Cette intervention de Plinio Walder Prado et le dialogue qui l’a suivi, a eu lieu en Mars 2009, à Tours, lors de « Veiller par le geste« , une proposition du Centre Chorégraphique National de Tours, sous la direction de Bernardo Montet.

Intervention de Plinio Walder Prado, professeur de philosophie à l’Université Paris VIII.

Plinio Walder Prado :

« J’enseigne la philosophie au département de philosophie de l’université Paris VIII. Depuis que j’ai accepté l’invitation pour intervenir ici, j’ai préparé trois interventions différentes, et maintenant, je ne sais plus laquelle je vais mobiliser. J’ai trois sujets que je vous propose, à la carte. Le premier sujet qui était le point de départ de ma conversation avec le CCN Tours : la question de l’espace public. Le deuxième sujet : la question de l’art. Le troisième sujet : l’épouvantable situation actuelle en France et en particulier, en ce qui me concerne, à l’université. Donc voilà trois sujets qui m’occupent l’esprit. Je vais peut-être enchaîner sur le sujet le plus difficile, celui de la question de l’art. Pour aggraver mon cas, je fais l’hypothèse suivante : L’art n’a rien à voir avec des fonctions, l’art n’a rien à voir avec le social et non plus avec de la communication. Si on suit cette hypothèse, ce qui fait le noyau dur de l’art concerne quelque chose qui est absolument in-fonctionnel.

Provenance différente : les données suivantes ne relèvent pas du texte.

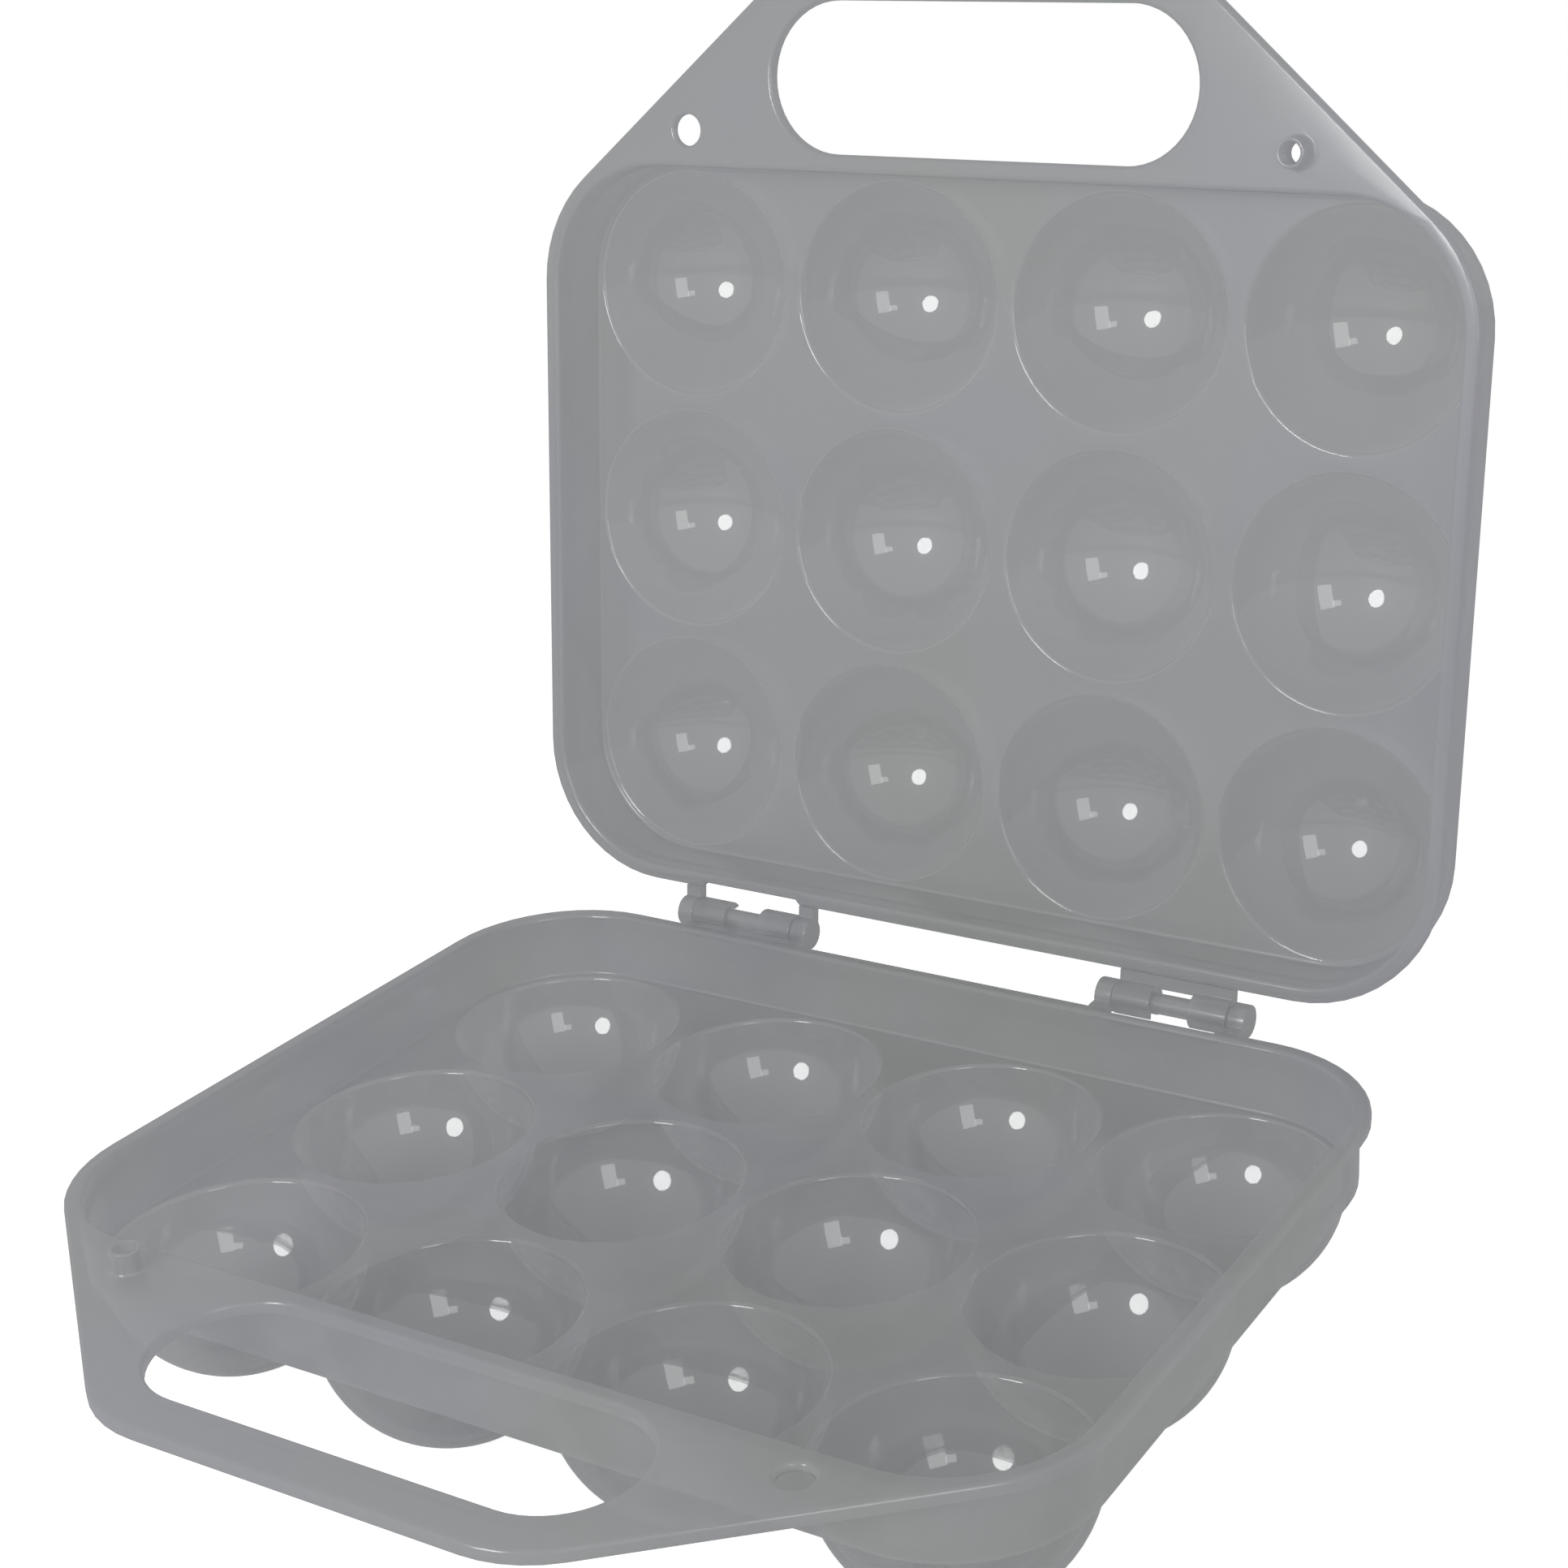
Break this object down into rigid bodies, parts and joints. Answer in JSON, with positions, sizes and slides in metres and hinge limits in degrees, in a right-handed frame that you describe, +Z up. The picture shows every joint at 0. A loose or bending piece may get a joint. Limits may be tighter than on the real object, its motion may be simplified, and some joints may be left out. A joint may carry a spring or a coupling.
{
  "type": "egg keeper",
  "caption": "Clear plastic egg keeper: a tray of rounded cups with a matching hinged lid, a snap catch and a slotted carrying handle on each half.",
  "frame": {"origin": "on the table, under the middle of the open keeper's bounding box", "axes": "+X right along the hinge, +Y from the handle of the lower half to the hinge, +Z up"},
  "size_m": [0.1978, 0.2442, 0.2255],
  "materials": {
    "clear_plastic": "see-through natural polypropylene, milky, semi-gloss"
  },
  "bodies": {
    "base": {"base_floor": "clear_plastic", "base_front_cups": "clear_plastic", "base_middle_cups": "clear_plastic", "base_rear_cups": "clear_plastic", "base_wall": "clear_plastic", "base_rim": "clear_plastic", "base_handle": "clear_plastic", "base_snap_stud": "clear_plastic", "base_hinge_arms": "clear_plastic", "base_hinge_pins": "clear_plastic", "base_hinge_hooks": "clear_plastic"},
    "lid": {"lid_floor": "clear_plastic", "lid_front_cups": "clear_plastic", "lid_middle_cups": "clear_plastic", "lid_rear_cups": "clear_plastic", "lid_wall": "clear_plastic", "lid_rim": "clear_plastic", "lid_handle": "clear_plastic", "lid_snap_stud": "clear_plastic", "lid_hinge_arms": "clear_plastic", "lid_hinge_pins": "clear_plastic", "lid_hinge_hooks": "clear_plastic"}
  },
  "joints": [
    {"name": "lid_hinge", "type": "hinge", "parent": "base", "child": "lid", "pos_m": [0, 0.06915, 0.03585], "axis": [-1, 0, 0], "range_deg": [-97.5, 82]}
  ]
}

Je voudrais être bref, je vais donc partir, pour essayer de circonscrire ce que j’avance, de quelques phrases d’un petit roman de Nina Berberova, « Le Roseau Révolté ». A mon sens, dans ce petit texte, Berberova circonscrit l’enjeu de l’art qui me permet d’affirmer mon hypothèse. Elle dit ceci : « dans ma jeunesse, j’ai pensé que chacun dans ce monde a son no man’s land, une région inhumaine que chacun abrite en soi, à son insu » Il y a, dit-elle,  « l’existence apparente, celle du sociale et puis l’autre, inconnue, de tous et qui nous appartient sans réserve. Cela ne veut pas dire que l’une est morale et l’autre pas. Ou que l’une est permise et l’autre interdite. Cela veut dire simplement que chaque être humain, de temps à autre, échappe à tout contrôle, vit dans la liberté et dans le mystère, seul ou avec quelqu’un, une heure par jour ou un soir par semaine ou un jour par mois. Et cette existence secrète et libre, cette seconde existence, se poursuit d’une soirée ou d’une journée à l’autre. De telles heures secrètes, que chacun doit avoir le droit de cultiver en soi, n’ajoutent rien à la vie sociale. » Elles peuvent être, dit Berberova « des moments de joie ou de nécessité » en tout cas, et c’est le point important, ces heures secrètes, cette vie mystérieuse « sert à garder une ligne générale ».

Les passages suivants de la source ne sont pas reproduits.